SHORT PROBLEM: Starting at the line containing "Turn this picture of an object into a build123d", please quote every line up to and including the line containing "extrude(amount=length / 2, both=True)", exactly, and nothing beyond.
# # # # # # #
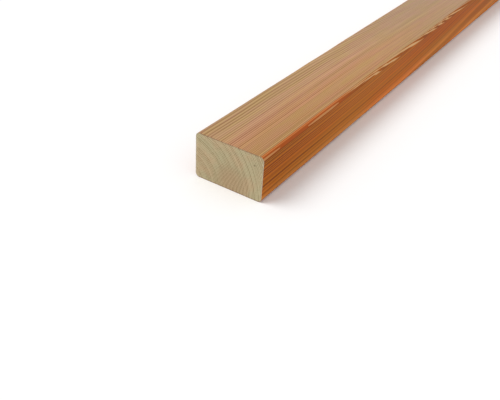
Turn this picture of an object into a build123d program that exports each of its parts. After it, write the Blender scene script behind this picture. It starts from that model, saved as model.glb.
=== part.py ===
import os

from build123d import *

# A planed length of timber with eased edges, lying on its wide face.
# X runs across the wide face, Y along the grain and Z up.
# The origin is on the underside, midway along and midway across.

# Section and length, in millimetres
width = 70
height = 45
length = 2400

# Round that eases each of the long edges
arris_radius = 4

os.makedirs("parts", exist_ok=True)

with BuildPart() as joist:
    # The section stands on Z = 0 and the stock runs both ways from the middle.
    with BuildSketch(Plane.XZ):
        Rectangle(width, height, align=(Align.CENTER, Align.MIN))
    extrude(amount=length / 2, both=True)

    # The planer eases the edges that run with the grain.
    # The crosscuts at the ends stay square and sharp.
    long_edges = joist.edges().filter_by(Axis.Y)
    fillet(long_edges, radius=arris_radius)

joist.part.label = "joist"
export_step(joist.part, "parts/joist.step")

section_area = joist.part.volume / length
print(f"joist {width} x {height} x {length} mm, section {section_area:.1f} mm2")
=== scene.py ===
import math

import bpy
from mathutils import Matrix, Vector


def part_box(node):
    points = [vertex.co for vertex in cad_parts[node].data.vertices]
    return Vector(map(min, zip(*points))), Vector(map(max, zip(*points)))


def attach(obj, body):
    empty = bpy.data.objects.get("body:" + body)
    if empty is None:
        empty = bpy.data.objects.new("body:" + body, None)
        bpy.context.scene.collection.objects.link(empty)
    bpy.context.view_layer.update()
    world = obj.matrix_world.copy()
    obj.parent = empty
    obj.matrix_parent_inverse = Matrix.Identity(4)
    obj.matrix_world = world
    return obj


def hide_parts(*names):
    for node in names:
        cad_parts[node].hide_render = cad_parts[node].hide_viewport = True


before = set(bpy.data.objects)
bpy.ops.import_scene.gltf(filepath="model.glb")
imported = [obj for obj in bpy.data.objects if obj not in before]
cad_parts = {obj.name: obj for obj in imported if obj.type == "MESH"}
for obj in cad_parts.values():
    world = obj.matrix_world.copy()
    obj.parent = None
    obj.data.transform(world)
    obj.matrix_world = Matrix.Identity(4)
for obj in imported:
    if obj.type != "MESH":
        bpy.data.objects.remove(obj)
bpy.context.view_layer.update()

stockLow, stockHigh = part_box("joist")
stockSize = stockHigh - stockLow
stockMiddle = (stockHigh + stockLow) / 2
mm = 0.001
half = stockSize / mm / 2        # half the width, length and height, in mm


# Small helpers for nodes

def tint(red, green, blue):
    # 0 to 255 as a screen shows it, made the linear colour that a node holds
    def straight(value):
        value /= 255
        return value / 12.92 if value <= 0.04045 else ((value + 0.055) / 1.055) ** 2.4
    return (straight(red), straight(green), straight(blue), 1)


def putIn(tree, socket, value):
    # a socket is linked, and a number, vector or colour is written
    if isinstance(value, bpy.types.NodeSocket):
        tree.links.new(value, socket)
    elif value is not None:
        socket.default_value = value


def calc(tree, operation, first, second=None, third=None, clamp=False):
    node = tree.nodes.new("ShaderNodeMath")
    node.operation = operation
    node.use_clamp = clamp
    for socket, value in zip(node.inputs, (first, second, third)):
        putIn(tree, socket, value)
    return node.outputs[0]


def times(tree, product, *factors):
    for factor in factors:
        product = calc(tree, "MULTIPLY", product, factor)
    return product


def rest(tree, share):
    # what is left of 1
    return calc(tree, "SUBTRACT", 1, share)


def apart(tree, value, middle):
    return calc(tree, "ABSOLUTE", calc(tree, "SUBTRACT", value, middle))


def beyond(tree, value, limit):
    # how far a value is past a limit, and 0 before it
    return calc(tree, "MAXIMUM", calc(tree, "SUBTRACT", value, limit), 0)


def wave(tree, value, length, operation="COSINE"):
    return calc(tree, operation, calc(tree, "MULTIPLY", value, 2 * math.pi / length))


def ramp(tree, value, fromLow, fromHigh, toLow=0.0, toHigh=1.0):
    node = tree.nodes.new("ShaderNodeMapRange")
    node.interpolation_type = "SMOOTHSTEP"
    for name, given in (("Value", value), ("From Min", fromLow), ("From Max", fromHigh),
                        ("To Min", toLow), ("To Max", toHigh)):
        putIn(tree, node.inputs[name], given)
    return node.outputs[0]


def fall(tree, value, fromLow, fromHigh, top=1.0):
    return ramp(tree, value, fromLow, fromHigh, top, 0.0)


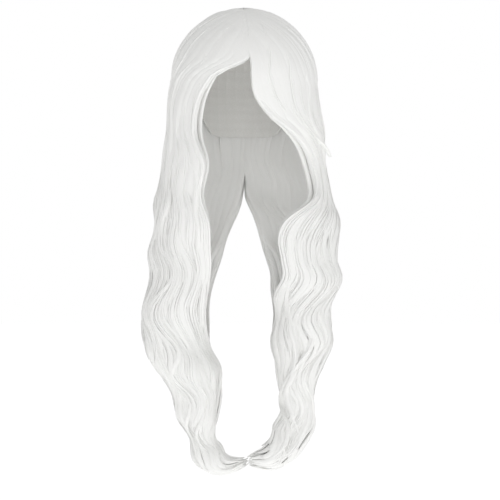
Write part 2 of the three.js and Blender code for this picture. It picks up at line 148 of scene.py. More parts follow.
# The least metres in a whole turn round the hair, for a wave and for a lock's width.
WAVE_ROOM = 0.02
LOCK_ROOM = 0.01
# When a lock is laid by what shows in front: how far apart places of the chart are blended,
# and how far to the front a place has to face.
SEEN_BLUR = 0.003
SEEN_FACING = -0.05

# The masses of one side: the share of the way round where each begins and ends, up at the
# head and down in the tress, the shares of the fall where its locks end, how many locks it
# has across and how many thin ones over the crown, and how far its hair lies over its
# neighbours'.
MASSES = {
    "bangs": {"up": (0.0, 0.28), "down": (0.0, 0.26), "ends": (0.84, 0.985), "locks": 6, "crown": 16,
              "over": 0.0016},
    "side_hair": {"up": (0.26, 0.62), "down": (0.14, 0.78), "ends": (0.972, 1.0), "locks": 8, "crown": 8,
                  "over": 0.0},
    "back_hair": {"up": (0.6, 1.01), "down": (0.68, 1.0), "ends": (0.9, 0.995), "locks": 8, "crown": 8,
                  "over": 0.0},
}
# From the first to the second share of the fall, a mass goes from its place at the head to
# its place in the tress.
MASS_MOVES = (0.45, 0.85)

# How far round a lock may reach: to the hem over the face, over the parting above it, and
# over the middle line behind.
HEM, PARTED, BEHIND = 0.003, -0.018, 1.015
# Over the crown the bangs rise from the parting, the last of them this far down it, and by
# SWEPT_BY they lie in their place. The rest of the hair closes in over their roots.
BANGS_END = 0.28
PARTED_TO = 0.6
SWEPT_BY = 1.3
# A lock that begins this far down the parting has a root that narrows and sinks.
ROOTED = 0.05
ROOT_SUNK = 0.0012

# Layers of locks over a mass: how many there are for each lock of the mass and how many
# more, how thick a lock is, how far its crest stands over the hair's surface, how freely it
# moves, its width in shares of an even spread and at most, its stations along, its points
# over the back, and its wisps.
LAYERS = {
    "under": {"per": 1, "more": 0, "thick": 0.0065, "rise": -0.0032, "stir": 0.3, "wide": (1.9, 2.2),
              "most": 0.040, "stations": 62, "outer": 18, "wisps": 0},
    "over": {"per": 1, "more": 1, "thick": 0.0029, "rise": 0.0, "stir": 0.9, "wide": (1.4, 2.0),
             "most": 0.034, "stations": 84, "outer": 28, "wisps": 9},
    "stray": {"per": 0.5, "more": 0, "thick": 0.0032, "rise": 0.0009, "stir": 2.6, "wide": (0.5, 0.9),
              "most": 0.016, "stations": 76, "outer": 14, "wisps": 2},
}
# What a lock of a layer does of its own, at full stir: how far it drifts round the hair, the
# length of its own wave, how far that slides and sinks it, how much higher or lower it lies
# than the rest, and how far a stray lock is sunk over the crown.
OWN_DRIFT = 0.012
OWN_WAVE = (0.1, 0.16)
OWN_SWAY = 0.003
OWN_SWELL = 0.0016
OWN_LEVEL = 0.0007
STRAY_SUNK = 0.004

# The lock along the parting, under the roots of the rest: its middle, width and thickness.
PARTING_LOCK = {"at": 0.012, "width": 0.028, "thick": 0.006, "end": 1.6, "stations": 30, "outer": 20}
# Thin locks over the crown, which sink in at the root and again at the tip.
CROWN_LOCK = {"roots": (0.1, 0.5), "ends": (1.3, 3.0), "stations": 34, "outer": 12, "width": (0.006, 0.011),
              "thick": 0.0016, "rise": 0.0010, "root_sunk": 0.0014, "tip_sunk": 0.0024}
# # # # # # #
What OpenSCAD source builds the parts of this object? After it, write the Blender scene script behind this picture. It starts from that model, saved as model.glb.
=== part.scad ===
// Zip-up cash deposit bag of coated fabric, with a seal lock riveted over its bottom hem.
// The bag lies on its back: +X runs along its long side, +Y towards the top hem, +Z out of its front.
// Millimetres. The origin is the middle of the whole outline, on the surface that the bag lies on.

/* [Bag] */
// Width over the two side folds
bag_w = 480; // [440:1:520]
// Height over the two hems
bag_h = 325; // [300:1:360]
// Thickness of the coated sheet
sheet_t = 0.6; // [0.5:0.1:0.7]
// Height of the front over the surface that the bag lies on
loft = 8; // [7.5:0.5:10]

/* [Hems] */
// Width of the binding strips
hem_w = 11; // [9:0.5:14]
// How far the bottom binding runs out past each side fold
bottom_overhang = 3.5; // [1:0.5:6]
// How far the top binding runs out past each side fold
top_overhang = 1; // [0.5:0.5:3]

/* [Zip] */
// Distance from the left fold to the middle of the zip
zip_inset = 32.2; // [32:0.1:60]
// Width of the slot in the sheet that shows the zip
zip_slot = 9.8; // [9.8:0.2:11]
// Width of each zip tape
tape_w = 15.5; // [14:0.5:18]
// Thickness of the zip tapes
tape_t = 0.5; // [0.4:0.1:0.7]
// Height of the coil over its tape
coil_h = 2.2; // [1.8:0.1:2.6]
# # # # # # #
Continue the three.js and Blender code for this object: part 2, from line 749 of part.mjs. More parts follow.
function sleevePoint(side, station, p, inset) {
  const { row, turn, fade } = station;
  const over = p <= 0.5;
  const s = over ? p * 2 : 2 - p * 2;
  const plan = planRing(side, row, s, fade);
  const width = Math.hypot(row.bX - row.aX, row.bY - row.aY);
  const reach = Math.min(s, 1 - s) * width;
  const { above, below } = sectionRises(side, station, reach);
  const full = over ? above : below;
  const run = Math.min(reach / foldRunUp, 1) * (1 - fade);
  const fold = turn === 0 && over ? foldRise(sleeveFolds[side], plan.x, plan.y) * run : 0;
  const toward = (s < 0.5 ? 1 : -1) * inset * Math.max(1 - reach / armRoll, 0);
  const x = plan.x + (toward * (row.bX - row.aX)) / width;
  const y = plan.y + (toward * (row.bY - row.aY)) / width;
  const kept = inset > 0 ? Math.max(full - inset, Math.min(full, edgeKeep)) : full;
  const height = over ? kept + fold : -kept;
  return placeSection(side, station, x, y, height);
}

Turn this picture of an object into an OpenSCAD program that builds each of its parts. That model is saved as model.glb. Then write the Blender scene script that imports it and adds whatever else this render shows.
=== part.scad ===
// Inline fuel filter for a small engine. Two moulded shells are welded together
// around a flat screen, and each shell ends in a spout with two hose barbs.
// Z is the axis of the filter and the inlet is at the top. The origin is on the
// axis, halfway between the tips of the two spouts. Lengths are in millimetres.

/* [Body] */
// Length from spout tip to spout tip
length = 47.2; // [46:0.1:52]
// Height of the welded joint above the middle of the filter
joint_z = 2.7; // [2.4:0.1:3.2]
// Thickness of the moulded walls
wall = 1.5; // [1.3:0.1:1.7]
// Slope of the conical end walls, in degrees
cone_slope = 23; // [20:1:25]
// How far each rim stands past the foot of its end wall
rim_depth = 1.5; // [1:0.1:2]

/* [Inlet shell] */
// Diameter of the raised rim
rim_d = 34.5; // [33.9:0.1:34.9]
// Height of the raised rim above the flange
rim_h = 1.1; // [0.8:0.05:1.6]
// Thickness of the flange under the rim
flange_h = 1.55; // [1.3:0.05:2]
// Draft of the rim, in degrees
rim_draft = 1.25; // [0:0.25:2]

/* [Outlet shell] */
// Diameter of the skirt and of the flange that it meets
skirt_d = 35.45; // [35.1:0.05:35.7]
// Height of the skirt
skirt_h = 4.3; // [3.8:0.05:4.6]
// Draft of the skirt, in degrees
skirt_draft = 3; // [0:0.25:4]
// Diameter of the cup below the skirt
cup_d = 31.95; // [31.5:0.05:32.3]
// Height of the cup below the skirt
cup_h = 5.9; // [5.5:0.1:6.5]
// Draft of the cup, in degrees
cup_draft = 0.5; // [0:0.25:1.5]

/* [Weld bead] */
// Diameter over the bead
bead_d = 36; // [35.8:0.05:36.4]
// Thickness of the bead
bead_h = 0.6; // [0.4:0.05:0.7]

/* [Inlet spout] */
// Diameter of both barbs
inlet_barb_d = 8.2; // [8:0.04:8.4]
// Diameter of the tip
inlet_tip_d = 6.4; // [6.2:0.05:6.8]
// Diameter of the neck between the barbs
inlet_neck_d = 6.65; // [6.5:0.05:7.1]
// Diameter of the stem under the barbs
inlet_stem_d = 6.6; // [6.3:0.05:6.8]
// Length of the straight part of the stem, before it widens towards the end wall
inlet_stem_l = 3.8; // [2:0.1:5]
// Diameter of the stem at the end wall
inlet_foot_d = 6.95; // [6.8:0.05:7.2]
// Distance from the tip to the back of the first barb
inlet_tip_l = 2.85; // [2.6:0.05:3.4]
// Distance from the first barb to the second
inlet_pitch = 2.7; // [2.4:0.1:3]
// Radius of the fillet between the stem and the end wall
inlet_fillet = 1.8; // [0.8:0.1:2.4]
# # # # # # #
EXPECTED ANSWER:
Turn this picture of an object into a build123d program that exports each of its parts. After it, write the Blender scene script behind this picture. It starts from that model, saved as model.glb.
=== part.py ===
import os

from build123d import *

# A planed length of timber with eased edges, lying on its wide face.
# X runs across the wide face, Y along the grain and Z up.
# The origin is on the underside, midway along and midway across.

# Section and length, in millimetres
width = 70
height = 45
length = 2400

# Round that eases each of the long edges
arris_radius = 4

os.makedirs("parts", exist_ok=True)

with BuildPart() as joist:
    # The section stands on Z = 0 and the stock runs both ways from the middle.
    with BuildSketch(Plane.XZ):
        Rectangle(width, height, align=(Align.CENTER, Align.MIN))
    extrude(amount=length / 2, both=True)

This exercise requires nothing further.